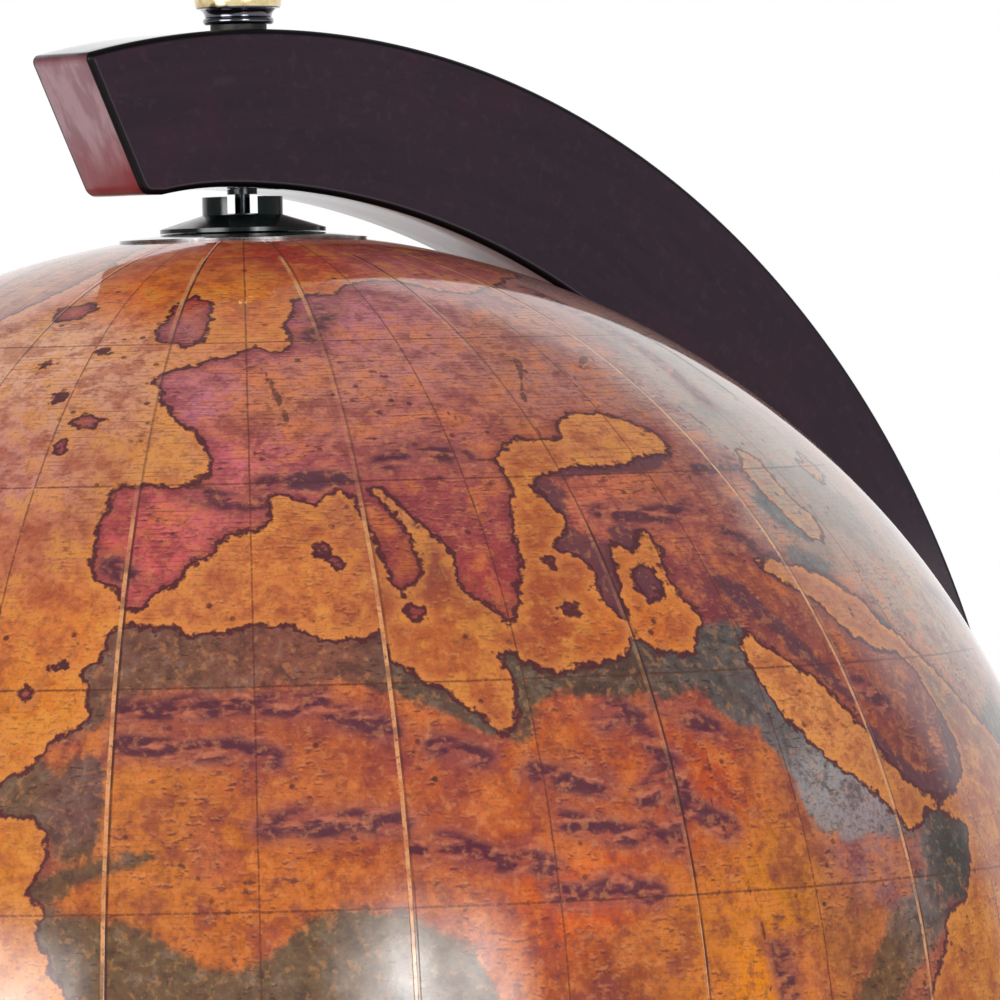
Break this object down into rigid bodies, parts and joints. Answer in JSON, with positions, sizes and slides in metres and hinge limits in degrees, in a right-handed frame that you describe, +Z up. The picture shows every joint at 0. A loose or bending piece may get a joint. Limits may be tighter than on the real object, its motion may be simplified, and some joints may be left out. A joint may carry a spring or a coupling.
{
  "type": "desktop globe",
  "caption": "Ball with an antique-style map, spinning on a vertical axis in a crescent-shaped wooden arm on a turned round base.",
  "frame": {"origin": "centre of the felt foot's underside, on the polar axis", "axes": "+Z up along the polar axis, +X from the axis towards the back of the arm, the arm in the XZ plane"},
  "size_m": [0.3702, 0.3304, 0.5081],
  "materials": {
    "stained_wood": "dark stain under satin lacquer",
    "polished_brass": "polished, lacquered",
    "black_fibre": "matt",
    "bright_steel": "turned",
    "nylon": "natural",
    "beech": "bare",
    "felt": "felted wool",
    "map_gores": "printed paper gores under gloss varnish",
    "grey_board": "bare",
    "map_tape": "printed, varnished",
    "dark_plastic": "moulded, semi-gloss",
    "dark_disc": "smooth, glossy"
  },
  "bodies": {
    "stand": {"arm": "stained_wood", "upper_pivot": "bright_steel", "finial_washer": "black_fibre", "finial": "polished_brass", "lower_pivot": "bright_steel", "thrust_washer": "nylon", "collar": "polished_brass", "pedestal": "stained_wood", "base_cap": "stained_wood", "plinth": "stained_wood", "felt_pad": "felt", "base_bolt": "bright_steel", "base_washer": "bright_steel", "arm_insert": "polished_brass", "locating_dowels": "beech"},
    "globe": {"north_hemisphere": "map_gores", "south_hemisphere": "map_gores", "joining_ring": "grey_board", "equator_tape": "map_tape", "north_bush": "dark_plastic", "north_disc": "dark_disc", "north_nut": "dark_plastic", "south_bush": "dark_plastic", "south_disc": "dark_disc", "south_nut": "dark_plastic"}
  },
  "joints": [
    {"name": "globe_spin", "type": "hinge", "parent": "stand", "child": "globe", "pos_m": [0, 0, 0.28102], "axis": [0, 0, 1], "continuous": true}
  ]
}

::::::::::

Exercise
Your task is to print the whole listing again exactly.

Written response
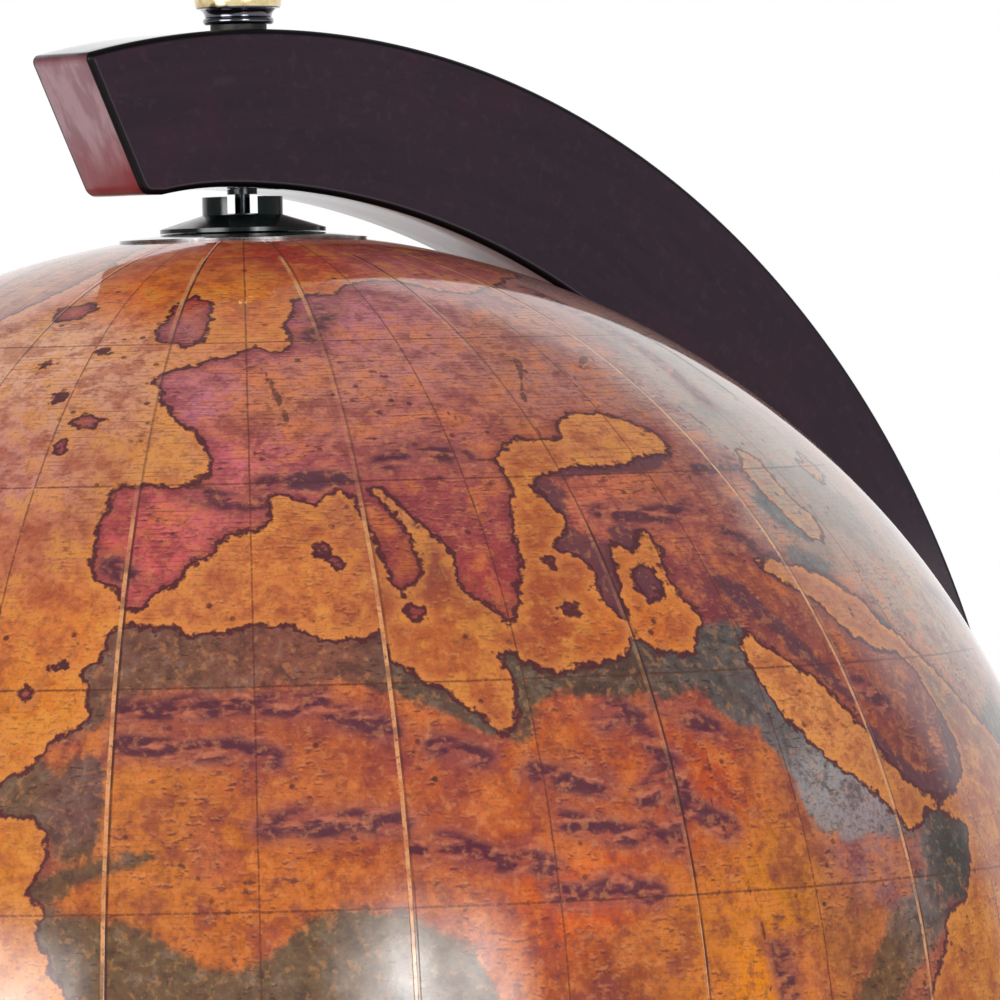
Break this object down into rigid bodies, parts and joints. Answer in JSON, with positions, sizes and slides in metres and hinge limits in degrees, in a right-handed frame that you describe, +Z up. The picture shows every joint at 0. A loose or bending piece may get a joint. Limits may be tighter than on the real object, its motion may be simplified, and some joints may be left out. A joint may carry a spring or a coupling.
{
  "type": "desktop globe",
  "caption": "Ball with an antique-style map, spinning on a vertical axis in a crescent-shaped wooden arm on a turned round base.",
  "frame": {"origin": "centre of the felt foot's underside, on the polar axis", "axes": "+Z up along the polar axis, +X from the axis towards the back of the arm, the arm in the XZ plane"},
  "size_m": [0.3702, 0.3304, 0.5081],
  "materials": {
    "stained_wood": "dark stain under satin lacquer",
    "polished_brass": "polished, lacquered",
    "black_fibre": "matt",
    "bright_steel": "turned",
    "nylon": "natural",
    "beech": "bare",
    "felt": "felted wool",
    "map_gores": "printed paper gores under gloss varnish",
    "grey_board": "bare",
    "map_tape": "printed, varnished",
    "dark_plastic": "moulded, semi-gloss",
    "dark_disc": "smooth, glossy"
  },
  "bodies": {
    "stand": {"arm": "stained_wood", "upper_pivot": "bright_steel", "finial_washer": "black_fibre", "finial": "polished_brass", "lower_pivot": "bright_steel", "thrust_washer": "nylon", "collar": "polished_brass", "pedestal": "stained_wood", "base_cap": "stained_wood", "plinth": "stained_wood", "felt_pad": "felt", "base_bolt": "bright_steel", "base_washer": "bright_steel", "arm_insert": "polished_brass", "locating_dowels": "beech"},
    "globe": {"north_hemisphere": "map_gores", "south_hemisphere": "map_gores", "joining_ring": "grey_board", "equator_tape": "map_tape", "north_bush": "dark_plastic", "north_disc": "dark_disc", "north_nut": "dark_plastic", "south_bush": "dark_plastic", "south_disc": "dark_disc", "south_nut": "dark_plastic"}
  },
  "joints": [
    {"name": "globe_spin", "type": "hinge", "parent": "stand", "child": "globe", "pos_m": [0, 0, 0.28102], "axis": [0, 0, 1], "continuous": true}
  ]
}